There are, however, a number of rational reasons why mergers ought to work, even if often they don't. One is that countries with a large domestic market can use that as a springboard to create world-beating companies. That is what the US did between the wars, when it built up European production of Fords and GM bought Opel and Vauxhall. Japan did much the same from the 1970s onwards, while China and India seem to be doing it now. But there is a twist here. You don't just need a lot of consumers – you also need them, ideally, to be sophisticated ones.

In the case of cars, the highest penetration of ownership may be in tiny Luxembourg (see table) but Germany, France and the US all have a clear car culture. The trouble US companies have run into is that their customers have less sophisticated tastes than car-buyers in the rest of the world: they want trucks and SUVs. The result is that most US-made cars are virtually unexportable and Ford of Europe and Opel/Vauxhall have had to be run as quite separate entities. In the case of Italy, the problem is the reverse. Italians arguably are too fond of cars, wanting style rather than durability. At any rate Italy has found it hard to sustain an export business. Of course the parallel does not always work. Japan has relatively low car penetration and many of the vehicles sold are tiny mini-cars. However, the genius of Japanese manufacturers has been that they have managed to cope with different tastes around the world.

In the case of chocolate, the country with the highest consumption is Switzerland, home of Nestlé.
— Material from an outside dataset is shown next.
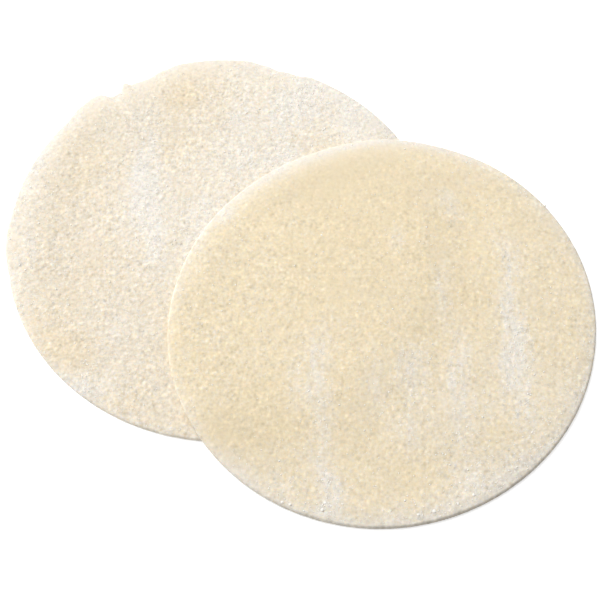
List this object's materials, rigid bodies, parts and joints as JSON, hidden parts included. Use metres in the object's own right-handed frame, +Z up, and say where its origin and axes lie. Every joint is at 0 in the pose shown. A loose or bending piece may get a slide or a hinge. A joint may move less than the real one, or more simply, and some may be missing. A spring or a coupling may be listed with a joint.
{
  "type": "stack of dumpling wrappers",
  "caption": "Thin round sheets of uncooked wheat dough for folding dumplings, dusted with flour, one lying half over the other and drooping past its edge.",
  "frame": {"origin": "on the resting surface, below the middle of the footprint of both wrappers together", "axes": "+X to the right, from the lower wrapper towards the upper one, +Y to the back, +Z up"},
  "size_m": [0.1256, 0.1112, 0.0028],
  "materials": {
    "floured_dough": "raw wheat dough, evenly dusted with white flour, matt and finely grained",
    "bare_dough": "raw wheat dough, creamy yellow, with streaks of white flour along the rolling direction, matt and finely grained"
  },
  "bodies": {
    "root": {"lower_wrapper": "floured_dough", "upper_wrapper": "bare_dough"}
  },
  "joints": []
}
We are towards the top of the pack, above Belgium, that other great chocolate-producing nation. But our own taste is somewhat different from that of most Europeans and Cadbury has been clever to cope with that. Americans, as you can see, are not really into chocolate, though they are stunningly into soft drinks. Possible moral: Cadbury was right to spin off the business because we don't have any competitive advantage in this field.

But none of this is mechanistic. Just as you get companies that break all the management rules and are tremendously successful, so you also get countries which you might imagine have no competitive advantage at some particular activity and which do it wonderfully well. Think Finland and mobile phones.

But when you look at national strategy – do you run an open house for foreign investment? – I think you can make a good argument that the UK has made the right choice. The reason is not so much that most foreign investors have managed our firms better than we could, though on balance that may be the case. Nor is it that, by and large, non-national companies seem to treat their workforces better than domestic companies do, though again there is some evidence that they do. No, the argument is simply a financial one. It is that we make more foreign earnings on our investments abroad than we pay out on foreign investments in the UK.

We had a total investment income from abroad last year of £262.2bn, and we paid out £235.0bn. If you take direct investment, that is income from British plants abroad, we had credits of £69.2bn and debits of only £10.6bn. In short, we may have sold many of our companies to foreigners, but we own a lot overseas ourselves and we make a huge profit on the deal. These investment income figures, I should add, are separate from the earnings from financial services, which also ran at record levels last year.

This is not to deny that there are disadvantages of having UK assets owned abroad and there have been some missteps. Most of us would rate the sale of BAA to a Spanish construction company with very little experience of running an airport as one of those. But the overall performance is undeniable.

If Cadbury does pass into foreign ownership that might seem a bit sad, given the firm's Quaker roots and its record as an enlightened employer. But it would be hard to argue that chocolate, or the company's other products, have national strategic significance. Meanwhile, let's hope my instinct over the future of Vauxhall is wrong and that Magna will be a better steward of the company than General Motors has been over the past 84 years.